Los caminos salineros de Molina a Guadalajara y de Imón a Burgos, trazan
un recorrido que ha sido sustituido por las actuales carreteras, mientras que
hasta la década de 1920 eran carretas de bueyes las que transportaban la sal a
los alfolíes. Alfolíes reformados a mediados del siglo XIX, cuando el famoso
marqués de Salamanca, último arrendador de las Salinas de Atienza, reformó el
mercado con la introducción de la “venta
al menudeo”, en cualquier tienda. El marqués de Salamanca obtuvo el
arrendamiento por seis años, entre 1841 y 1847, practicando en ellas un “absoluto esquilmo”. Las arrendó por algo
más de treinta millones de reales y obtuvo un beneficio de 75 millones, con lo
que comenzó su fortuna, dejándolas, al término del contrato, en la práctica
ruina; incluso, para no dejar rastro de su incumplimiento, ya que estaba
obligado a los reparos, hizo desaparecer toda la documentación histórica de sus
archivos.
El
desestanco de 1869
Con el desestanco llegó el libre comercio y la lucha política y
empresarial por la dominación del mercado.
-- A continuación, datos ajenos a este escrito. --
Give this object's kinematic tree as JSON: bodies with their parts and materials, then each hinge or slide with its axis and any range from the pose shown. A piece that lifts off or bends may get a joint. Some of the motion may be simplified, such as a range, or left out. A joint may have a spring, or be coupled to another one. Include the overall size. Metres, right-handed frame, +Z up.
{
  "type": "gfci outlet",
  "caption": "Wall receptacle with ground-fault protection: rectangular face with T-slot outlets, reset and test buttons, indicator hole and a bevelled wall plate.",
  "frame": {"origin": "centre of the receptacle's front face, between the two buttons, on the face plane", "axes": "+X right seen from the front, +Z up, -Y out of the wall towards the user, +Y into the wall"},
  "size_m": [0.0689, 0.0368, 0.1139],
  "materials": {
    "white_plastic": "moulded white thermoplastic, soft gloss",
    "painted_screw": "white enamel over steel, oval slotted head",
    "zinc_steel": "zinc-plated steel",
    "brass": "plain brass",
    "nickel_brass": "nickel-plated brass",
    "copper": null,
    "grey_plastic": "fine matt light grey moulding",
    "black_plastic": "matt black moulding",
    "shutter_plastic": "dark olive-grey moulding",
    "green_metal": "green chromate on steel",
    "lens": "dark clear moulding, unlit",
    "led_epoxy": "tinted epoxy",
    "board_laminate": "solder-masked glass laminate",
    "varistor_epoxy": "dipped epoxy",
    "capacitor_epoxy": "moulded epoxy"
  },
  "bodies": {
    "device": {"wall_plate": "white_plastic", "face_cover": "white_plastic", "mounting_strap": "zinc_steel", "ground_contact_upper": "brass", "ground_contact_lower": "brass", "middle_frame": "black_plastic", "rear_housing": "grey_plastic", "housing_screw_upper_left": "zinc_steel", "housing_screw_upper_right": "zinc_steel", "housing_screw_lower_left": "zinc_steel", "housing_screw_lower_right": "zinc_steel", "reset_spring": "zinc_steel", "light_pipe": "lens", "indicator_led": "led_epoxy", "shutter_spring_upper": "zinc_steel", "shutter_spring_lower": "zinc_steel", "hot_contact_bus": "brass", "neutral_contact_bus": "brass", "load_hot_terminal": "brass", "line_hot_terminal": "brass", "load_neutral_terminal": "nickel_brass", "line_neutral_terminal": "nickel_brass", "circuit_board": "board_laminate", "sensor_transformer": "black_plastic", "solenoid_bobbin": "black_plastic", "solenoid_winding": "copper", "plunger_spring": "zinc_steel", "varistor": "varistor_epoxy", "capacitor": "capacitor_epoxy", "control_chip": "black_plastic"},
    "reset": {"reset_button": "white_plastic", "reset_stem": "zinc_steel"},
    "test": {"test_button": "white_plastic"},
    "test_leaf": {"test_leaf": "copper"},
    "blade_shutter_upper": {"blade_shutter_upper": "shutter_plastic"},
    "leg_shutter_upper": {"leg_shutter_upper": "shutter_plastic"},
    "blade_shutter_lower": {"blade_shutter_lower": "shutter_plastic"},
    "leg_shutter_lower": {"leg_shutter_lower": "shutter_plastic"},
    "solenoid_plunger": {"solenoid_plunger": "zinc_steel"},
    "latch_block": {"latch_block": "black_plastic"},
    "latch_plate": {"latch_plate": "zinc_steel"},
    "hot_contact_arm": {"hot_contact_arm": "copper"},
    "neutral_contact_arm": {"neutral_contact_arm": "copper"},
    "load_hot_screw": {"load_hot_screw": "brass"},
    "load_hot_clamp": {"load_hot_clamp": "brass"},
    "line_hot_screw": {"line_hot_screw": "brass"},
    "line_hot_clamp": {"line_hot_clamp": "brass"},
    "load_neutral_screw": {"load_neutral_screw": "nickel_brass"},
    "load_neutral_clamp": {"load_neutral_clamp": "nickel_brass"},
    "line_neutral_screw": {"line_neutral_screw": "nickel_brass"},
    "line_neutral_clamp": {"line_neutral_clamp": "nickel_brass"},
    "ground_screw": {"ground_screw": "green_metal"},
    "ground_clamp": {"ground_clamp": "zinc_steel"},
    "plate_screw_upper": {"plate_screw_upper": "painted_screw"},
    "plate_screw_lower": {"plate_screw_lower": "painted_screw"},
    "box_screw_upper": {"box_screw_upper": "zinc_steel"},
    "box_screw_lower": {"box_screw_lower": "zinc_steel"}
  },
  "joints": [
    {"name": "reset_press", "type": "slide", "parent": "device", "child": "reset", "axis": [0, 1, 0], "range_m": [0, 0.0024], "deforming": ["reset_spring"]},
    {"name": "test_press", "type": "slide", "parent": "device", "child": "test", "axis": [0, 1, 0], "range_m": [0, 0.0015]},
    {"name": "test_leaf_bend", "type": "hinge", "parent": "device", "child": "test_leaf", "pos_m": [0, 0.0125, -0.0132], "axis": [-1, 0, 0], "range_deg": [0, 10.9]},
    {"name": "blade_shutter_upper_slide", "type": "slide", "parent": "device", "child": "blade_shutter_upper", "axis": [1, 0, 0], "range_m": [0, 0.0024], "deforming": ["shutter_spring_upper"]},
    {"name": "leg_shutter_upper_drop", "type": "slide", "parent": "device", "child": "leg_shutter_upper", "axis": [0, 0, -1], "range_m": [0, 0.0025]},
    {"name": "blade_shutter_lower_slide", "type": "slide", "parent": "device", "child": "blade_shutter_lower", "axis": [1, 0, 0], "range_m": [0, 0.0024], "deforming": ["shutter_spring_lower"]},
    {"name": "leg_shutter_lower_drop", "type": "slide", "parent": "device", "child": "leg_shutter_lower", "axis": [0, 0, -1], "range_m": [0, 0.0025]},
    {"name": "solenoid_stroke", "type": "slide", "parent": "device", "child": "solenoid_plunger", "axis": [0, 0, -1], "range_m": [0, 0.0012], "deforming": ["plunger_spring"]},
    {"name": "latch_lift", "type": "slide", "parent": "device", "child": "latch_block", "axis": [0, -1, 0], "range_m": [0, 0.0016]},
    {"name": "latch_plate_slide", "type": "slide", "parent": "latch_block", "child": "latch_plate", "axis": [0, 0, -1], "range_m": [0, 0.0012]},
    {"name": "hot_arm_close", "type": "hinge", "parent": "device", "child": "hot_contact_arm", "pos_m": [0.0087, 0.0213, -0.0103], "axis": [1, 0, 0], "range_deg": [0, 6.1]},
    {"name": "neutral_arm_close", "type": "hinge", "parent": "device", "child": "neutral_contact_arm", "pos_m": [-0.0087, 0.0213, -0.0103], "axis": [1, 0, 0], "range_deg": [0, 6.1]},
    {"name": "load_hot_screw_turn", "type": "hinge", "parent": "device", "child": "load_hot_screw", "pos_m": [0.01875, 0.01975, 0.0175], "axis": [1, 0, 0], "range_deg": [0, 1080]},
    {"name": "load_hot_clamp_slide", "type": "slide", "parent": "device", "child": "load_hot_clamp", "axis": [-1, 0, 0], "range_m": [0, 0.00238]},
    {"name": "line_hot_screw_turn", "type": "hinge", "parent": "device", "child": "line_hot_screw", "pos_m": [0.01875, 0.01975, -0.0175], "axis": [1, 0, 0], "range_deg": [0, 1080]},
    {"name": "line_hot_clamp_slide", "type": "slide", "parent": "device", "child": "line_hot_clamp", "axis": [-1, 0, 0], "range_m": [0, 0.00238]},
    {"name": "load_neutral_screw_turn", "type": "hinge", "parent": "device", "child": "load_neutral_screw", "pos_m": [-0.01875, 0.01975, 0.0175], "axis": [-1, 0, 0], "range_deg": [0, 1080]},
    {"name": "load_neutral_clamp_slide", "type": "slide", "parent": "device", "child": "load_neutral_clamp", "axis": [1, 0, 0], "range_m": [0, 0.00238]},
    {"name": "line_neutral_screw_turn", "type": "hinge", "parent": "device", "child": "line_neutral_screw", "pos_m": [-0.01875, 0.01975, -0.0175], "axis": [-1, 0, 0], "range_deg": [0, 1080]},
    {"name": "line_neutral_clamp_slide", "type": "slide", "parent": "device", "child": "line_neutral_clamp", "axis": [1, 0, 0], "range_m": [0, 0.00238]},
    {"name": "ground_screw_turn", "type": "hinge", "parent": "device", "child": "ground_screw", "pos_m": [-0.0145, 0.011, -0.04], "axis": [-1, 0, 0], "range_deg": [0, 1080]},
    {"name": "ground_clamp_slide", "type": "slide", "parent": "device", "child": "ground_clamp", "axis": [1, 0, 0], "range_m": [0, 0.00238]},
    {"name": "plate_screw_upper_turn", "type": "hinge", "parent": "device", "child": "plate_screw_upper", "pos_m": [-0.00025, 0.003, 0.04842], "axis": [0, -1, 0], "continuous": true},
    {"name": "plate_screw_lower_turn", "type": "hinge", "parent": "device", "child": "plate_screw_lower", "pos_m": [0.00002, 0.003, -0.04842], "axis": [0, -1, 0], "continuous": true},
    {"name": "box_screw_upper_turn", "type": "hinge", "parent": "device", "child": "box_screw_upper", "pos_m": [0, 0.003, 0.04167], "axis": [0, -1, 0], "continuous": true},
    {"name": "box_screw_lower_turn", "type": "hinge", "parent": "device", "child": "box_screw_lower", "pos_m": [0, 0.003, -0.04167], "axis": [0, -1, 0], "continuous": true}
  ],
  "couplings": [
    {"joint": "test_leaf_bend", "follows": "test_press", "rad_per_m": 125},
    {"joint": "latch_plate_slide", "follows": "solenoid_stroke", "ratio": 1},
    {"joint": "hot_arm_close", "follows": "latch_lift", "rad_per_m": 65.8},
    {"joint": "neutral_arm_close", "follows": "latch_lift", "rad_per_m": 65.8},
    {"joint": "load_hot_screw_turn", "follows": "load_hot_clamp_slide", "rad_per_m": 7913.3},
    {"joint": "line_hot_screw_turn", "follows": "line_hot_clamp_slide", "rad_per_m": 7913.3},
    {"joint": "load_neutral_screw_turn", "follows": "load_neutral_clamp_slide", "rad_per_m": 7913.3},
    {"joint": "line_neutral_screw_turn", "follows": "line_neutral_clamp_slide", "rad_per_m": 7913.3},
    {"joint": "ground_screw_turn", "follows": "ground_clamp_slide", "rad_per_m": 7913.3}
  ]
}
En Guadalajara las cuatro grandes
explotaciones que entonces estaban en funcionamiento, Imón, La Olmeda, Almallá
y Saelices salieron a subasta, al igual que Medinaceli. Nadie pujó por Almallá,
Saelices y Medinaceli. En cuanto a La Olmeda la disputa estuvo entre los
antiguos banqueros de Isabel II, encabezados por Segundo de Mumbert, y un
importante grupo económico-político, liderado por el soriano Miguel de Uzuriaga
quien, finalmente, se hizo con ellas. Las de Imón pasaron a pertenecer a otro
importante grupo económico liderado por empresarios catalanes y aragoneses a
cuyo frente se encontraba José María Hueso. Mientras, las antiguas salinas
medievales se las disputaban los políticos y empresarios de Guadalajara
ligados, principalmente, a la política. La lucha llevó a que se forzase a que
nadie pujase por ellas en las primeras subastas, obteniendo así quienes fueron
finalmente sus adjudicatarios, una rebaja de más de un millón de reales.
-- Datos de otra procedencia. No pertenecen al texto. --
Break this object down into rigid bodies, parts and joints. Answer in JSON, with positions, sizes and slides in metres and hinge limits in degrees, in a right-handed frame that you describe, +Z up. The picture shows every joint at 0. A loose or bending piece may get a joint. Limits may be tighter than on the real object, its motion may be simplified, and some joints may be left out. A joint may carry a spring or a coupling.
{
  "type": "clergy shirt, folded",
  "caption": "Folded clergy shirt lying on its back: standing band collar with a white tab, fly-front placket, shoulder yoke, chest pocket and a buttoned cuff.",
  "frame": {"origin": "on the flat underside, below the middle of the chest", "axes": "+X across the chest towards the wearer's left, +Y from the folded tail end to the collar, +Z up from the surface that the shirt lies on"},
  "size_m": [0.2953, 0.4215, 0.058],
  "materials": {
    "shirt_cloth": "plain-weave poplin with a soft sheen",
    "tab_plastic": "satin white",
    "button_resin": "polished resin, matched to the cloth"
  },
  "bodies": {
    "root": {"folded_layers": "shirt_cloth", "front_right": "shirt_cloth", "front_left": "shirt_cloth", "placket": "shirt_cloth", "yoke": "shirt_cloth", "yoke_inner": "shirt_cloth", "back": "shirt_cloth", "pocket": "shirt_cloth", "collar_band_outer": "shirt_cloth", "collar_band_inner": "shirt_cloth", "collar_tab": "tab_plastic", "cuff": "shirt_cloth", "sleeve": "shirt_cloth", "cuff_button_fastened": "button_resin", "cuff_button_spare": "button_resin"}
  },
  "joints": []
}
Una a una se detallan las explotaciones conocidas, y de las que no queda
memoria, desde Miedes y Romanillos de Atienza, pasando por Alcuneza, Anquela,
Terraza, Santamera o las cerca de cincuenta poblaciones en las que hubo
industria salina; sin olvidar las decenas de donaciones reales a monasterios,
conventos o catedrales, desde las primeras conocidas al clero de Sigüenza,
hasta la última concedida al Monasterio de Santo Domingo el Real de Madrid, ya
en pleno siglo XVII.
El
libro de la Sal de Guadalajara
Es, sin duda, una de las historias más completas y tal vez necesarias de
las que hasta ahora carecía Guadalajara. Convirtiéndose en el primer libro que,
en profundidad, trata de una industria que generó los principales recursos a la
provincia hasta el siglo XIX, que se complementa con una completa y exhaustiva
historia de todas y cada una de las explotaciones que se abrieron desde 1869 a
lo largo y ancho de la provincia, hasta su desaparición, forzada en la mayoría
de los casos por la carestía de los transportes. Desde mediados del siglo XIX se
trató de tender una línea férrea que recorriese las principales zonas
industriales de la Serranía, desde Hiendelaencina, pasando por Atienza, que
enlazase con Imón y La Olmeda. Hasta cuatro intentos de trazado se relatan en
la obra; ninguno se llevó a término porque, desde Guadalajara capital se
pensaba que los únicos beneficiarios serían gentes de fuera. Industriales que
habían venido a invertir a la provincia, pero que no pertenecían a ella.